Hormati Adat dan Berdayakan Masyarakat Adat
Oleh Frans Anggal
Akibat hubungan arus pendek, tiga rumah adat hangus terbakar di Kampung Nage, Desa Dariwali, Kecamatan Jerebuu, Kabupaten Ngada, Kamis 18 November 2010. Ketiga rumah adat itu adalah Sao Sese Wali, Sao Pojo Molo, dan Sao Mue Zia. Turut terbakar, “ngadhu-bhaga” milik Suku Metu.
Ritus adat pemulihan dan tolak bala telah dilakukan pada Sabtu 20 November. Acara ini ditandai dengan “noza kaba”, penyembelihan kerbau korban. Acara dihadiri Bupati Marianus Sae dan Wabup Paulus Soliwoa. Tidak hanya hadir, bupati-wabup juga memberikan bantuan (Flores Pos Selasa 23 November 2010).

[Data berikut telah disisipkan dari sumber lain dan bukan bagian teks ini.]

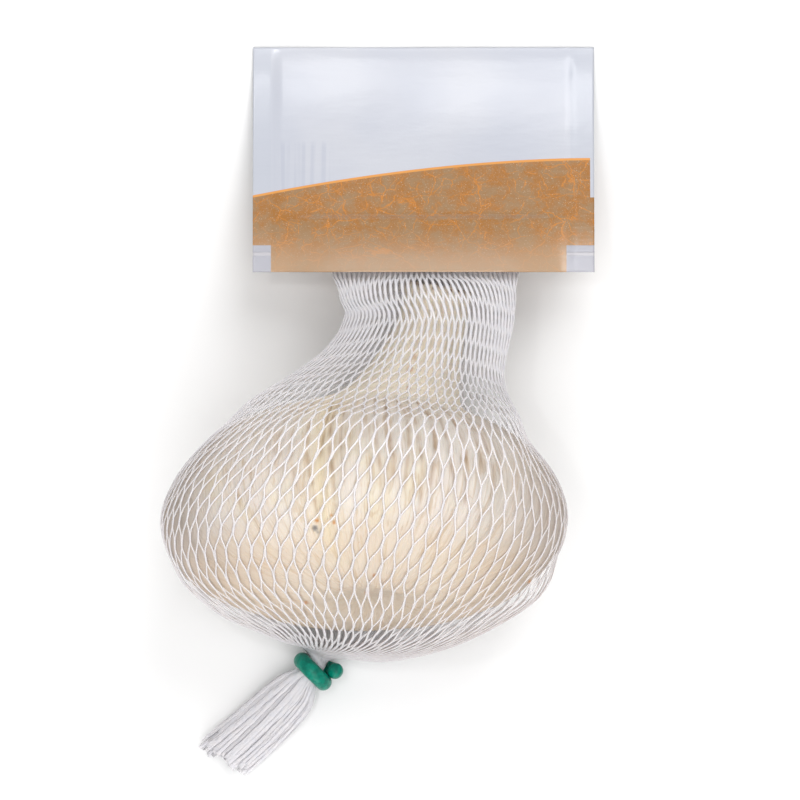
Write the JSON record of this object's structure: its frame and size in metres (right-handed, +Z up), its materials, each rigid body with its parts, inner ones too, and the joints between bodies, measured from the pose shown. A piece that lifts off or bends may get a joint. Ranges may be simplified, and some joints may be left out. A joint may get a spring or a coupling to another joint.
{
  "type": "netted garlic bulb",
  "caption": "Whole dried garlic bulb lying on its side in a stretched white net bag, closed at the root end by a bent plastic clip and at the stem end by a folded film header",
  "frame": {"origin": "centre of the footprint, on the surface that the bulb lies on", "axes": "+Y runs from the clip end to the header, +Z is up, and +X is to the right with the header away from you"},
  "size_m": [0.076, 0.128, 0.0635],
  "materials": {
    "garlic_skin": "satin",
    "net": "satin",
    "clip": "gloss",
    "header_film": "gloss"
  },
  "bodies": {
    "root": {"garlic_bulb": "garlic_skin", "net_bag": "net", "net_clip": "clip", "header_label": "header_film"}
  },
  "joints": []
}
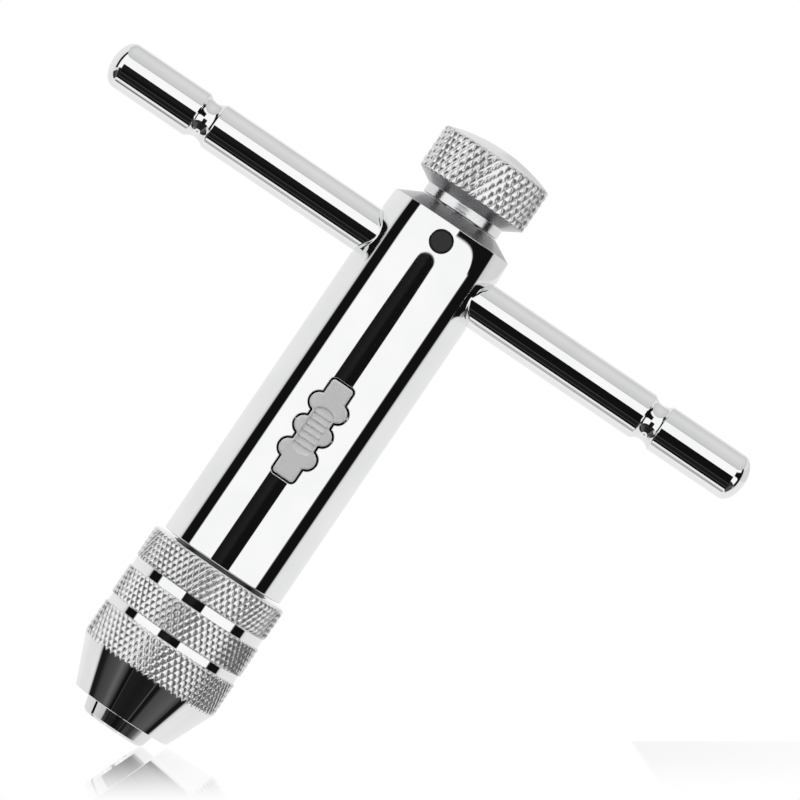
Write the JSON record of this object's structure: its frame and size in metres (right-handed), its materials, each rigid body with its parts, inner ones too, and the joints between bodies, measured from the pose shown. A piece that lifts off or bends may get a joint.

Bagi masyarakat adat, terbakarnya rumah adat dan simbol-simbol persekutuan bukanlah masalah kecil. Hangusnya semua perbendaharaan itu tidak hanya berarti hilangnya aset bersama, tapi juga dan malah terutama berarti terancamnya hidup persekutuan. Keterhilangan itu tidak hanya ancaman ekonomis, tapi juga dan terutama ancaman eksistensial.
Simaklah pernyataan Ketua Suku Metu, Andreas Molo, memaknai ikut terbakarnya “ngadhu-bhaga” mereka. “Kejadian seperti ini adalah isyarat bahwa ‘woe’ (suku) kami mau punah, karena ‘ngadhu-bhaga’ juga habis dimakan api. Akan tetapi, kami bertekad untuk berjuang membangun kembali, dan kami mohon bantuan dan uluran tangan pemerintah.”
“Ngadhu” dan “bhaga” merupakan monumen di tengah kampung, simbol eksitensi “woe” atau suku. Orang Ngada mengenal ungkapan, ”Ngadhu nee Bhaga tau rada go kisanata”. Dari jumlah “ngadhu” dan “bhaga”, dapat diketahui berapa jumlah suku dalam sebuah kampung. “Ngadhu” berupa tiang beratap, simbol laki-laki (lingga). Sedangkan “bhaga” berupa miniatur rumah berpintu terbuka, simbol perempuan (yoni).
Karena menyimbolkan sekaligus menandakan eksistensi suku maka hilangnya “ngadhu-bhaga” dianggap dan dirasakan seolah-olah sebagai hilangnya suku. Peristiwa yang menyebabkan hilangnya “ngadhu-bhaga”---dalam kasus di atas berupa hubungan arus pendek yang menimbulkan kebakaran---dipandang sebagai peristiwa chaostic, yang tidak hanya merusak harmoni tapi juga mengancam ekstensi suku.
Chaos tidak boleh dibiarkan berlangsung lama, baik berupa peristiwanya maupun akibat yang ditimbulkannya. Karena itu, tidak mengherankan, hanya berselang satu hari setelah kebakaran (18 November), masyarakat adat Kampung Nage langsung mengadakan ritus pemulihan dan tolak bala (20 November). Dari dasar dan tujuannya, ritus ini sesungguhnya ritus re-harmonisasi dan re-eksitensi suku. Ini ritus ‘kelas berat’. Maka, hewan korban yang pantas adalah kerbau.
Betapa suatu kehormatan, kebanggaan, penghiburan, dan peneguhan bagi warga suku dan warga kampung ketika Bupati Marianus Sae dan Wabup Paulus Soliwoa menyempatkan diri hadir dalam ritus ini. Selain berbagai bentuk bantuan yang telah diberikan Pemkab Ngada, kehadiran pemimpin tertinggi kabupaten ini memiliki nilai tersendiri bagi masyarakat adat yang dirundung duka eksistensial.
Kita berharap, kepedulian yang diperlihatkan bupati-wabup yang dikenal sebagai paket Mulus ini menjadi tanda positif untuk kiprah pembangunan Ngada ke depan. Hormati adat. Berdayakan masyarakat adat. Jangan biarkan Ngada tergadai mudah dan murah. Belajarlah dari kontroversi eksplorasi pertambangan biji besi di Riung, yang merupakan catatan buruk di senjakala bupati terdahulu.